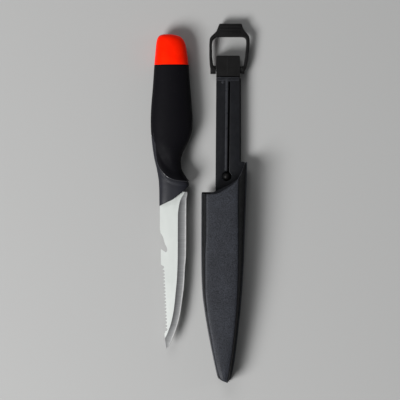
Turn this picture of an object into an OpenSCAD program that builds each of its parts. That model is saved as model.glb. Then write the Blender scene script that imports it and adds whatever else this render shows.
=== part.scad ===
// Floating rigging knife lying beside its moulded belt sheath.
// +Y runs from the blade's point to the cap, +Z points up from the table.
// The origin is on the table, under the middle of the pair.

/* [Layout] */
// Centre line of the knife across the pair
knife_x = -20.7; // [-22:0.1:-20]
// Centre line of the sheath across the pair
sheath_x = 19.7; // [19:0.1:21]

/* [Blade] */
// Thickness of the steel
blade_t = 1.8; // [1.4:0.1:2.2]
// Number of saw teeth on the back of the blade
tooth_count = 18; // [10:1:18]
// Distance from one saw tooth to the next
tooth_pitch = 2.5; // [2:0.1:2.5]
// Depth of the saw teeth
tooth_depth = 1.5; // [0.8:0.1:1.6]

/* [Handle] */
// Radius of the pins that hold the core halves to the tang
tang_pin_r = 1.5; // [1.2:0.1:1.8]
// Radius of the cap's spigot
spigot_r = 6.4; // [6:0.1:6.5]

/* [Sheath] */
// Thickness of the sheath's moulded walls
wall_t = 1.6; // [1.4:0.1:1.8]
// Thickness of the back plate and the strap
plate_t = 2.2; // [1.8:0.1:2.4]
// Clear gap for a belt between the strap and the tongue
belt_gap = 5.2; // [4.6:0.1:5.6]
// Thickness of the belt tongue
tongue_t = 2.2; // [1.8:0.1:2.4]
// Radius of the strap's snap hole
snap_r = 3.5; // [3.3:0.1:3.8]
// Radius of the ball on the snap stud
ball_r = 2.9; // [2.5:0.1:3]

/* [Bail] */
// Thickness of the locking bail
bail_t = 4.8; // [4:0.2:5.2]
// Radius of the bail's axle
axle_r = 1.25; // [1:0.05:1.4]

/* [Hidden] */
$fn = 48;
far = 60;
// Clearance between pieces that are assembled for good, and round a pin in its hole.
gap = 0.05;
pin_gap = 0.02;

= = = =

◆ YOUR INSTRUCTIONS
Your task is to return the full listing exactly as it was given.

◆ RESPONSE BELOW
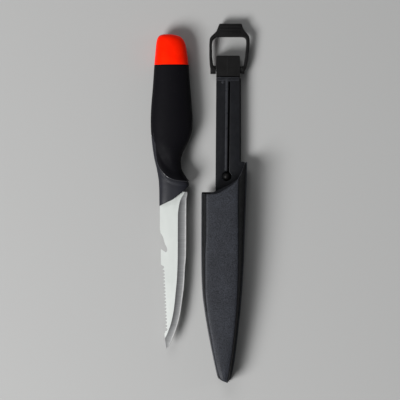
Turn this picture of an object into an OpenSCAD program that builds each of its parts. That model is saved as model.glb. Then write the Blender scene script that imports it and adds whatever else this render shows.
=== part.scad ===
// Floating rigging knife lying beside its moulded belt sheath.
// +Y runs from the blade's point to the cap, +Z points up from the table.
// The origin is on the table, under the middle of the pair.

/* [Layout] */
// Centre line of the knife across the pair
knife_x = -20.7; // [-22:0.1:-20]
// Centre line of the sheath across the pair
sheath_x = 19.7; // [19:0.1:21]

/* [Blade] */
// Thickness of the steel
blade_t = 1.8; // [1.4:0.1:2.2]
// Number of saw teeth on the back of the blade
tooth_count = 18; // [10:1:18]
// Distance from one saw tooth to the next
tooth_pitch = 2.5; // [2:0.1:2.5]
// Depth of the saw teeth
tooth_depth = 1.5; // [0.8:0.1:1.6]

/* [Handle] */
// Radius of the pins that hold the core halves to the tang
tang_pin_r = 1.5; // [1.2:0.1:1.8]
// Radius of the cap's spigot
spigot_r = 6.4; // [6:0.1:6.5]

/* [Sheath] */
// Thickness of the sheath's moulded walls
wall_t = 1.6; // [1.4:0.1:1.8]
// Thickness of the back plate and the strap
plate_t = 2.2; // [1.8:0.1:2.4]
// Clear gap for a belt between the strap and the tongue
belt_gap = 5.2; // [4.6:0.1:5.6]
// Thickness of the belt tongue
tongue_t = 2.2; // [1.8:0.1:2.4]
// Radius of the strap's snap hole
snap_r = 3.5; // [3.3:0.1:3.8]
// Radius of the ball on the snap stud
ball_r = 2.9; // [2.5:0.1:3]

/* [Bail] */
// Thickness of the locking bail
bail_t = 4.8; // [4:0.2:5.2]
// Radius of the bail's axle
axle_r = 1.25; // [1:0.05:1.4]

/* [Hidden] */
$fn = 48;
far = 60;
// Clearance between pieces that are assembled for good, and round a pin in its hole.
gap = 0.05;
pin_gap = 0.02;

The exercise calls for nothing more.